Francisco echo Eraso (he/él) is a Colombian American interdisciplinary artist, educator and access worker. He uses textiles and ceramics as well as minimalist sculpture and sound art to engage topics of liberation theology, family, and revolution.

He received his MFA in Fine Arts from Rutgers University in 2025 and a BA/BFA from Parsons, The New School in Visual Studies and Fine Arts in 2018. He has been a keynote speaker at the Metropolitan Museum of Art (2025), received the Wynn Newhouse Award (2024), received the LEAD award from the Kennedy center (2023) and served as the call to action speaker for the Art-Reach Conference on Arts, Culture and Disability (2023). He has been an artist-in-residence at Elizabeth Foundation for the Arts SHIFT residency for arts workers (2022-2023), FABSCRAP (2022-2023), Textile Arts Center (2020-2021), 77Art (2021) and Art Beyond Sight’s Art and Disability Residency (2021). He has exhibited at Mason Gross Galleries (NJ), The Re-Institute, Tempest Gallery, The Shed, EFA Project Space, Westbeth Gallery, Chashama Space Gallery, Ford Foundation Gallery, Amos Eno Gallery, Flux Factory and Sheila C. Johnson Gallery (NY), Mead Museum and A.P.E. Gallery (MA), The National Council on Education for the Ceramic Arts (OH), Museo Antonini in Peru, among others. He has been published by NYU Press (2025) Art in America (2022), and Ugly Duckling Press (2020).

Eraso currently works as an accessibility consultant, independent curator, and part-time lecturer at Rutgers University, Parsons - The New School and Middlesex Community College.
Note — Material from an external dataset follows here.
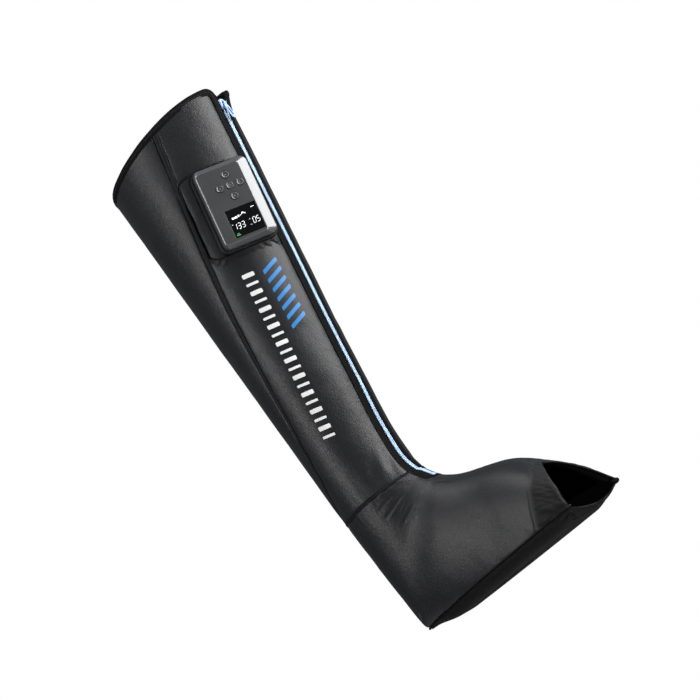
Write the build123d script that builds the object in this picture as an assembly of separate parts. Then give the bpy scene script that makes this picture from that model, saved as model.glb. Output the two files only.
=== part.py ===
from build123d import *
import math
import os

os.makedirs("parts", exist_ok=True)

# ---------------------------------------------------------------------------
# Air compression boot with docked control unit.  Millimetres, +Z up, toe +X,
# control unit on the -Y (outer) side.  The sole's flat underside is z = 0.
# ---------------------------------------------------------------------------
XO = 160.0            # distance from the heel tip to the frame origin
Z_SEAM = 16.0         # height of the seam between the upper and the sole
T_PANEL = 1.6         # outer fabric
D_CH0, D_CH1 = 2.2, 8.2      # air chambers, depth below the outer surface
D_LI0, D_LI1 = 8.6, 9.8      # inner lining, depth below the outer surface
S_COIL = 2.6          # half width of the zipper coil
S_B0, S_B1 = 4.6, 14.0       # front binding, distance from the front ridge
S_TAPE = 12.0         # outer edge of the zipper tape
S_PLACKET = 17.0      # half width of the placket behind the zipper
S_LINE = 18.0         # lining and chambers start here
V_ZIP = 7.6           # station at which the zipper ends on the instep
V_ANKLE, V_TAPE = 13.0, 13.2
V_TOP = 21.0

# wall stations, toe opening -> heel -> ankle -> top:
# back/sole point x,z; front ridge x,z; half width; half width at the sole seam;
# dome factor; toe skew; nose exponent
ST = [
    (305.0, 16.0, 274.0, 84.0, 52.0, 55.0, 1.0, 8.0, 1.0),
    (281.0, 16.0, 256.0, 101.0, 51.0, 57.5, 1.0, 6.0, 1.0),
    (250.0, 16.0, 237.0, 112.5, 50.0, 58.0, 1.0, 4.0, 1.0),
    (215.0, 16.0, 216.0, 121.5, 50.0, 56.5, 1.0, 2.5, 1.0),
    (178.0, 16.0, 196.0, 128.5, 50.0, 53.5, 0.95, 1.0, 1.0),
    (140.0, 16.0, 178.0, 135.0, 49.0, 48.5, 0.8, 0.0, 1.0),
    (100.0, 16.0, 163.0, 142.0, 47.0, 41.5, 0.6, 0.0, 1.0),
    (60.0, 16.0, 150.5, 151.0, 45.0, 31.0, 0.4, 0.0, 1.02),
    (25.0, 16.0, 140.5, 162.5, 44.0, 16.0, 0.2, 0.0, 1.05),
    (0.0, 16.0, 133.0, 174.0, 45.0, 0.0, 0.0, 0.0, 1.1),
    (-0.9, 60.0, 132.2, 175.3, 48.6, 0.0, 0.0, 0.0, 1.2),
    (-2.3, 102.0, 131.6, 176.5, 51.1, 0.0, 0.0, 0.0, 1.23),
    (-3.0, 141.0, 130.9, 177.8, 53.6, 0.0, 0.0, 0.0, 1.28),
    (-2.8, 177.0, 130.2, 179.0, 55.7, 0.0, 0.0, 0.0, 1.3),
    (-2.5, 198.0, 124.0, 200.0, 57.0, 0.0, 0.0, 0.0, 1.2),
    (-1.4, 244.0, 125.0, 245.5, 60.0, 0.0, 0.0, 0.0, 1.24),
    (0.0, 320.0, 137.5, 322.0, 65.0, 0.0, 0.0, 0.0, 1.25),
    (1.0, 400.0, 152.3, 403.0, 70.0, 0.0, 0.0, 0.0, 1.25),
    (1.5, 480.0, 169.4, 484.0, 75.0, 0.0, 0.0, 0.0, 1.25),
    (2.0, 560.0, 186.6, 566.0, 79.0, 0.0, 0.0, 0.0, 1.25),
    (2.5, 640.0, 204.1, 649.0, 82.0, 0.0, 0.0, 0.0, 1.25),
    (1.0, 722.0, 222.5, 736.0, 84.0, 0.0, 0.0, 0.0, 1.25),
    (0.6, 745.0, 227.6, 760.0, 84.6, 0.0, 0.0, 0.0, 1.25),
]

# side seam between the side panel and the calf panel: station -> angle (deg)
SEAM = [(13.0, 150.0), (14.0, 134.5), (15.0, 118.0), (16.0, 106.0), (17.0, 97.0),
        (18.0, 89.5), (19.0, 80.0), (20.0, 72.5), (21.0, 66.0), (22.0, 64.0)]
BAND_LOW, BAND_TOP = 3.0, 7.5     # width of the side seam band

# control unit: centre of its seat, tilt angles, size
UC = (183.6, -59.0, 582.3)        # centre of the unit's front face
U_AZ, U_LEAN, U_TILT = 49.6, 9.3, 8.9
UW, UH = 74.0, 110.0
U_FRONT, U_BACK = 20.0, -5.0      # front and back of the unit over its seat
U_SPLIT = 7.0                     # joint between back shell and bezel
U_R = 9.0                         # corner radius
BTN_D, BTN_PITCH_X, BTN_PITCH_Y = 10.0, 14.1, 15.2
BTN_C = (1.1, 21.7)               # centre of the button cross on the face
DISP_X0, DISP_Y0, DISP_Y1 = -19.9, -46.5, -8.2   # display window on the face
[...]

Alex Dolores Salerno (b. Nacotchtank and Piscataway land / Washington D.C.) is an interdisciplinary artist based in Lenapehoking (Brooklyn, NY) in Turtle Island in Abya Yala. Their practice is informed by “queer-crip” community, and the radical shifts necessary to center interdependence and nurture connections to the earth.
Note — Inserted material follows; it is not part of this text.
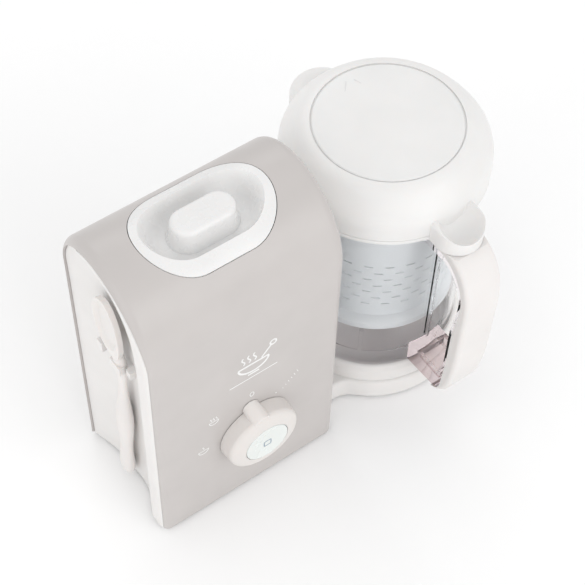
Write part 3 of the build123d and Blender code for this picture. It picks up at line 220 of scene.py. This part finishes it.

Salerno received their MFA in Fine Arts from Parsons School of Design and their BS in Studio Art from Skidmore College. They exhibit nationally and internationally at venues such as Museum MMK für Moderne Kunst (Frankfurt), Espai d'Art Contemporani de Castelló (Castellón de la Plana), ARGOS centre for audiovisual arts (Brussels), Real Art Ways (Hartford, CT), Brooklyn Museum, Leslie-Lohman Museum of Art, the Ford Foundation Gallery (NYC), among others. They have been awarded a Wynn Newhouse Award (2022) and an Art Matters Foundation Artist2Artist Fellowship (2023), and their work has been featured by press and publishers such as Art in America, NYU Press, Panorama: Journal of the Association of Historians of American Art, ALL ARTS, and Hyperallergic. Salerno has been an artist in residence across NYC at Art Beyond Sight’s Art & Disability Residency (2019-2020), the Artist Studios Program at the Museum of Arts and Design (2021), the Visual Artist AIRspace Residency at Abrons Arts Center (2022-2023), the BRIClab: Contemporary Art Residency Program at BRIC (2023-2024), the LMCC Workspace Residency at Lower Manhattan Cultural Council (2024-2025) and NY4CA Artist Advocates in Residence (2025).